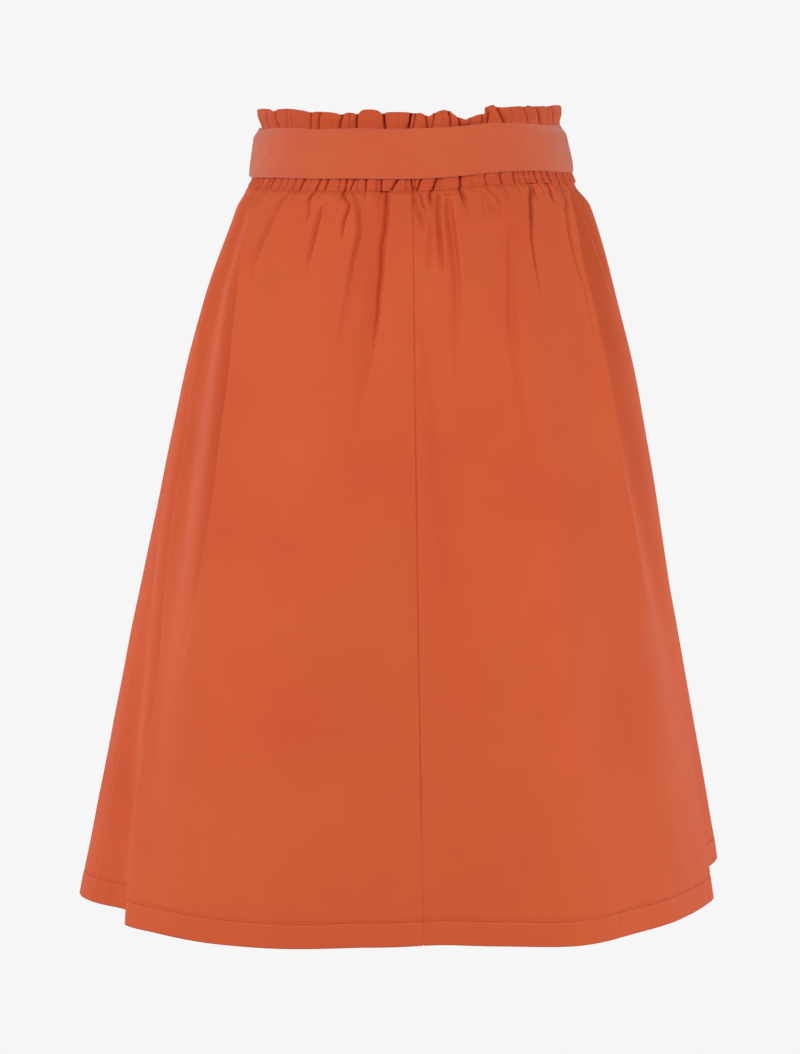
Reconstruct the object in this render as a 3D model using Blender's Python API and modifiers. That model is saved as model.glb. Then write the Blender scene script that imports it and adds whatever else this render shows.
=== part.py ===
"""An A-line skirt with a gathered paperbag waist and a plain sash, in the hollow form it has when worn.

Metres, +Z up. The origin is the middle of the waist, where the wearer holds the skirt.
The side shown in the photograph, the back, faces -Y. Angles are in degrees round the
waist: 0 is that side's centre, +90 is +X, and 180 is the front.
"""

import math
from typing import NamedTuple

import bmesh
import bpy

# Driving dimensions
SASH_TOP = 0.0205
SASH_BOTTOM = -0.0178
CASING_TOP = 0.0195
SEAM_HEIGHT = -0.0275
RUFFLE_TOP = 0.0355
HEM_HEIGHT = -0.6145
HEM_DEPTH = 0.0190

SEAM_GAP = 0.0003
TUCK_START = 0.0040
SASH_CLEARANCE = 0.0005
PANEL_CLOTH = 0.0015
HEM_CLOTH = 0.0030
CASING_CLOTH = 0.0022
SASH_CLOTH = 0.0020

# How the waist sits: higher on the +X side, lower at the front
WAIST_RISE_RIGHT = 0.0085
WAIST_DROP_FRONT = 0.0120

# Where the panels meet, in degrees at the waist and at the hem
CENTRE_SEAM = (0.5, 2.6)
LEFT_SEAM = (-90.0, -75.0)
RIGHT_SEAM = (90.0, 88.0)

# The sash swells over the casing between its edges, and its ends lap at the front
SASH_SWELL = 0.0012
SASH_LAP = (168.0, 194.0)
SASH_LAP_RAMP = 10.0

# How finely the walls are divided: degrees between columns, and where their rows lie
PANEL_COLUMN_STEP = 2.25
PANEL_ROWS_BELOW_SEAM = (0.004, 0.010, 0.019, 0.033, 0.055, 0.090, 0.145, 0.230, 0.340, 0.460)
HEM_STEP = 0.0008
SEAM_STRIP = 0.5
CASING_STRIP = 0.0020
CASING_ROW_UNDER_SASH = -0.0185
RUFFLE_MIDDLE = 0.0280
SASH_COLUMN_STEP = 4.0
SASH_ROWS = (-0.008, 0.010)

SKIRT_ORANGE = (0.64, 0.11, 0.045, 1.0)
COTTON_ROUGHNESS = 0.85


class Section(NamedTuple):
    """A level oval of the plain form, without folds, in metres."""

    height: float
    left: float
    right: float
    back: float
    front: float
    squareness: float


SECTIONS = (
    Section(0.045, 0.1275, 0.1262, 0.0985, 0.0985, 2.1),
    Section(0.020, 0.1262, 0.1240, 0.0965, 0.0965, 2.1),
    Section(-0.018, 0.1314, 0.1328, 0.1000, 0.1000, 2.1),
    Section(-0.028, 0.1362, 0.1368, 0.1025, 0.1025, 2.1),
    Section(-0.040, 0.1425, 0.1424, 0.1080, 0.1080, 2.1),
    Section(-0.058, 0.1492, 0.1482, 0.1160, 0.1150, 2.1),
    Section(-0.120, 0.1698, 0.1645, 0.1330, 0.1310, 2.2),
    Section(-0.203, 0.1895, 0.1835, 0.1460, 0.1440, 2.3),
    Section(-0.372, 0.2195, 0.2145, 0.1730, 0.1700, 2.4),
    Section(-0.6145, 0.2620, 0.2520, 0.2090, 0.2050, 2.5),
)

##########

WRITTEN INSTRUCTION =
Beginning at the top of the data, please return every line until and including the line containing "squareness: float", copied exactly, and nothing past it.

RESULT FOR THIS EXERCISE =
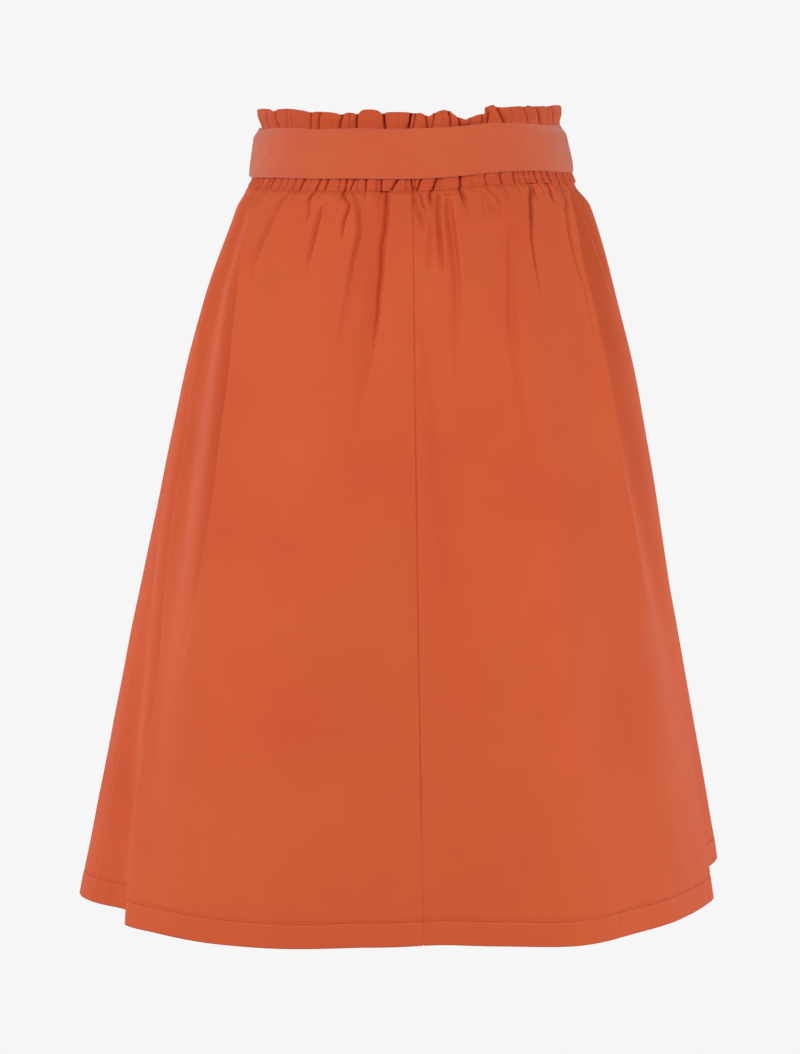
Reconstruct the object in this render as a 3D model using Blender's Python API and modifiers. That model is saved as model.glb. Then write the Blender scene script that imports it and adds whatever else this render shows.
=== part.py ===
"""An A-line skirt with a gathered paperbag waist and a plain sash, in the hollow form it has when worn.

Metres, +Z up. The origin is the middle of the waist, where the wearer holds the skirt.
The side shown in the photograph, the back, faces -Y. Angles are in degrees round the
waist: 0 is that side's centre, +90 is +X, and 180 is the front.
"""

import math
from typing import NamedTuple

import bmesh
import bpy

# Driving dimensions
SASH_TOP = 0.0205
SASH_BOTTOM = -0.0178
CASING_TOP = 0.0195
SEAM_HEIGHT = -0.0275
RUFFLE_TOP = 0.0355
HEM_HEIGHT = -0.6145
HEM_DEPTH = 0.0190

SEAM_GAP = 0.0003
TUCK_START = 0.0040
SASH_CLEARANCE = 0.0005
PANEL_CLOTH = 0.0015
HEM_CLOTH = 0.0030
CASING_CLOTH = 0.0022
SASH_CLOTH = 0.0020

# How the waist sits: higher on the +X side, lower at the front
WAIST_RISE_RIGHT = 0.0085
WAIST_DROP_FRONT = 0.0120

# Where the panels meet, in degrees at the waist and at the hem
CENTRE_SEAM = (0.5, 2.6)
LEFT_SEAM = (-90.0, -75.0)
RIGHT_SEAM = (90.0, 88.0)

# The sash swells over the casing between its edges, and its ends lap at the front
SASH_SWELL = 0.0012
SASH_LAP = (168.0, 194.0)
SASH_LAP_RAMP = 10.0

# How finely the walls are divided: degrees between columns, and where their rows lie
PANEL_COLUMN_STEP = 2.25
PANEL_ROWS_BELOW_SEAM = (0.004, 0.010, 0.019, 0.033, 0.055, 0.090, 0.145, 0.230, 0.340, 0.460)
HEM_STEP = 0.0008
SEAM_STRIP = 0.5
CASING_STRIP = 0.0020
CASING_ROW_UNDER_SASH = -0.0185
RUFFLE_MIDDLE = 0.0280
SASH_COLUMN_STEP = 4.0
SASH_ROWS = (-0.008, 0.010)

SKIRT_ORANGE = (0.64, 0.11, 0.045, 1.0)
COTTON_ROUGHNESS = 0.85


class Section(NamedTuple):
    """A level oval of the plain form, without folds, in metres."""

    height: float
    left: float
    right: float
    back: float
    front: float
    squareness: float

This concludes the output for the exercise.